▸ Written instruction
Copy the first line of the material below and every later line through the line containing "return np.sqrt(np.clip(1 - (np.clip(depth, 0, None)", without any other output.

▸ Supplied material
----------------

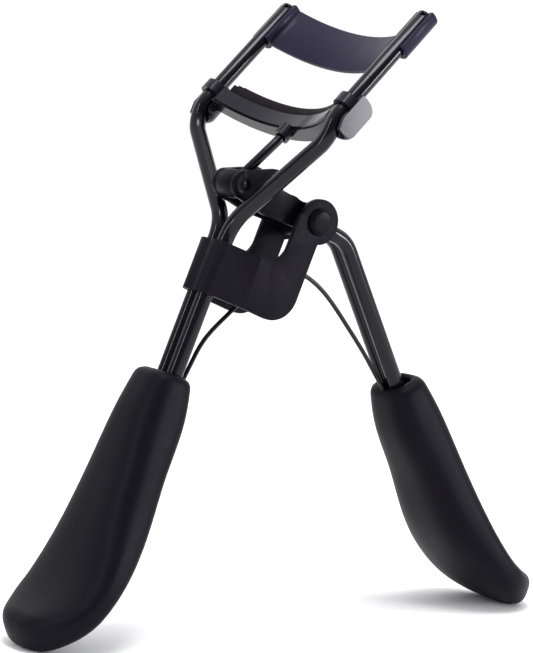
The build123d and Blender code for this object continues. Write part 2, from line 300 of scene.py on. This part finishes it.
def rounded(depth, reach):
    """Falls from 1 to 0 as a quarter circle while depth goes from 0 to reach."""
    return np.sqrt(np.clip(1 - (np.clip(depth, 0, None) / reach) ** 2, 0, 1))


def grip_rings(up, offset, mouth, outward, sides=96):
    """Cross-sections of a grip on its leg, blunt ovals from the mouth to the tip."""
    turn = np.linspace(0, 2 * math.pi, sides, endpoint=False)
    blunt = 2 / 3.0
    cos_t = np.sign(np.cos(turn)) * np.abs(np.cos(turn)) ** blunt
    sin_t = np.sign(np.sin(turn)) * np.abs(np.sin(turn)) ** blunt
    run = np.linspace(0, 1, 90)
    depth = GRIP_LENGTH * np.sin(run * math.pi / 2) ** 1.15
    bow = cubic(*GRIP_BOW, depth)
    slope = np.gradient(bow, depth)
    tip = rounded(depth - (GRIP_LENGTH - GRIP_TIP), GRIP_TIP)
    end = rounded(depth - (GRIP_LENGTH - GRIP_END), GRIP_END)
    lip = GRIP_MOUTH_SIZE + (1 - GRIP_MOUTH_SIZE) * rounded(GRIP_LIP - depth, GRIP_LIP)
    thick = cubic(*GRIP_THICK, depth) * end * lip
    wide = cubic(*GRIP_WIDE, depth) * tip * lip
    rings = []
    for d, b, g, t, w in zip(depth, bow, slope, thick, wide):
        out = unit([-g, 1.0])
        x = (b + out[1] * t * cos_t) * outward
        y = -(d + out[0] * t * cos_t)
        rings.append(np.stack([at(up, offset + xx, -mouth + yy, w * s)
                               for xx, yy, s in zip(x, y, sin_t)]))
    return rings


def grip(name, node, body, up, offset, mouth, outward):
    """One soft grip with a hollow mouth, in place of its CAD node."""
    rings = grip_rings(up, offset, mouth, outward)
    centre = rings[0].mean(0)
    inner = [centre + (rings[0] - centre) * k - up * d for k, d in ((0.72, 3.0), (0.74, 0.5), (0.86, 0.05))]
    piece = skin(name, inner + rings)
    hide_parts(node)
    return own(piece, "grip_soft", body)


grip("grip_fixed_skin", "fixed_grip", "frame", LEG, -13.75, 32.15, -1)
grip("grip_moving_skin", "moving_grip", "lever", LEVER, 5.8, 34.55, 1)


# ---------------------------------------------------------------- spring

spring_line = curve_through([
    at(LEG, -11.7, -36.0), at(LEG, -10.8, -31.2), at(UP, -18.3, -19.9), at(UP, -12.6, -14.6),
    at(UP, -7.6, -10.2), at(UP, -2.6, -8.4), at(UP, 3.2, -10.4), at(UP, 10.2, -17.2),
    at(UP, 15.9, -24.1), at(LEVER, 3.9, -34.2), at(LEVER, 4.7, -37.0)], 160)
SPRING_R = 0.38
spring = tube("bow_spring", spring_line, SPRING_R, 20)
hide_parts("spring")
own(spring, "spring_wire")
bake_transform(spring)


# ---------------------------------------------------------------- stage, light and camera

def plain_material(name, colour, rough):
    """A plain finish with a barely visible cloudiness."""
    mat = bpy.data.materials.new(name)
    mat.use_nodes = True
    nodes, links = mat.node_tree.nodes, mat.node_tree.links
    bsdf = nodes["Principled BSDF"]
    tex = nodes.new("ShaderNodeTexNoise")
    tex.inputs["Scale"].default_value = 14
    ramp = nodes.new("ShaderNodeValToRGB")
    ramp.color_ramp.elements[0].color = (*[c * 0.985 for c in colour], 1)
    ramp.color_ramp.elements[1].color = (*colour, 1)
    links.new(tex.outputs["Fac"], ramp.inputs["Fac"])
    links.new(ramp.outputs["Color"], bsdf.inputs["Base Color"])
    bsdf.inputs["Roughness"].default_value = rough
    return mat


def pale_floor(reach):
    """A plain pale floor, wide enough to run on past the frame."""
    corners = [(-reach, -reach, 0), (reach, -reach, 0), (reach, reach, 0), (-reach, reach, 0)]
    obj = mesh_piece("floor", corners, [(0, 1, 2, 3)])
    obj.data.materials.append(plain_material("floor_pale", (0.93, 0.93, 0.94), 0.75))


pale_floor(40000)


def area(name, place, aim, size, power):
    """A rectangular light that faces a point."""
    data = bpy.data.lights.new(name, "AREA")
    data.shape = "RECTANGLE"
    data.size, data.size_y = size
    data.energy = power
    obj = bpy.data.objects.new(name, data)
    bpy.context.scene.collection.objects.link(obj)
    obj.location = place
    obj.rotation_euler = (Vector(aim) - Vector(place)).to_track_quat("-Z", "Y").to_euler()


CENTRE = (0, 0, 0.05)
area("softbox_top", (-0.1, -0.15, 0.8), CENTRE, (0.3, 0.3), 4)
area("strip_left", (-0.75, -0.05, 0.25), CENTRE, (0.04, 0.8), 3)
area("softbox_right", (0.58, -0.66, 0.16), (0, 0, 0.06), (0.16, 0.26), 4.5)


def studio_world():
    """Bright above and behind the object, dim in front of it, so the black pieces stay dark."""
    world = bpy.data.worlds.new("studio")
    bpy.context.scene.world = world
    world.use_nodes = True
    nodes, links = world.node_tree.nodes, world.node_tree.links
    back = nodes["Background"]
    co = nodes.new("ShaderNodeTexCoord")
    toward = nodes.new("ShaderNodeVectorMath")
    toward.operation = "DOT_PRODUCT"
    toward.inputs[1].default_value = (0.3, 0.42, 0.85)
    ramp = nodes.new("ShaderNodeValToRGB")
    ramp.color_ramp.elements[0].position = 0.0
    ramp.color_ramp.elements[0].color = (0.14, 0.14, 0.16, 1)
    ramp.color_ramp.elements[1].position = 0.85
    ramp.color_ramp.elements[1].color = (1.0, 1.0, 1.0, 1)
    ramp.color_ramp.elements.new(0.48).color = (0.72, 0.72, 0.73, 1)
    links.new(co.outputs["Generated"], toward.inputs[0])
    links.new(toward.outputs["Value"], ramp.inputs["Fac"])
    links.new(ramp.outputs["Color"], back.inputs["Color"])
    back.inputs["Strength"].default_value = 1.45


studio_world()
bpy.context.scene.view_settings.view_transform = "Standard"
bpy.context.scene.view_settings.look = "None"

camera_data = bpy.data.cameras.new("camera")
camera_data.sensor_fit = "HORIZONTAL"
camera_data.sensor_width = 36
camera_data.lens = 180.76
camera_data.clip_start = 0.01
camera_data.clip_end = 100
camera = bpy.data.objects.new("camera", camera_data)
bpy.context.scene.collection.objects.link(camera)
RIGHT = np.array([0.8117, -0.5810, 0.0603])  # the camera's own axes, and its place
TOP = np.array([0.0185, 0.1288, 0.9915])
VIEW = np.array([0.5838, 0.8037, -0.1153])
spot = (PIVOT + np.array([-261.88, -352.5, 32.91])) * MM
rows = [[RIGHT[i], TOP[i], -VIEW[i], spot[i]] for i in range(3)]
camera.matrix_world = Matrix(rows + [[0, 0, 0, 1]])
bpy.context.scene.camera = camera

----------------

▸ Response below
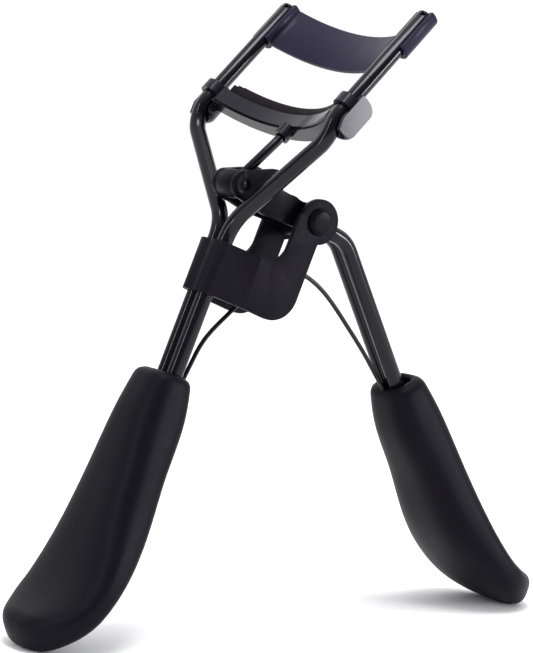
The build123d and Blender code for this object continues. Write part 2, from line 300 of scene.py on. This part finishes it.
def rounded(depth, reach):
    """Falls from 1 to 0 as a quarter circle while depth goes from 0 to reach."""
    return np.sqrt(np.clip(1 - (np.clip(depth, 0, None) / reach) ** 2, 0, 1))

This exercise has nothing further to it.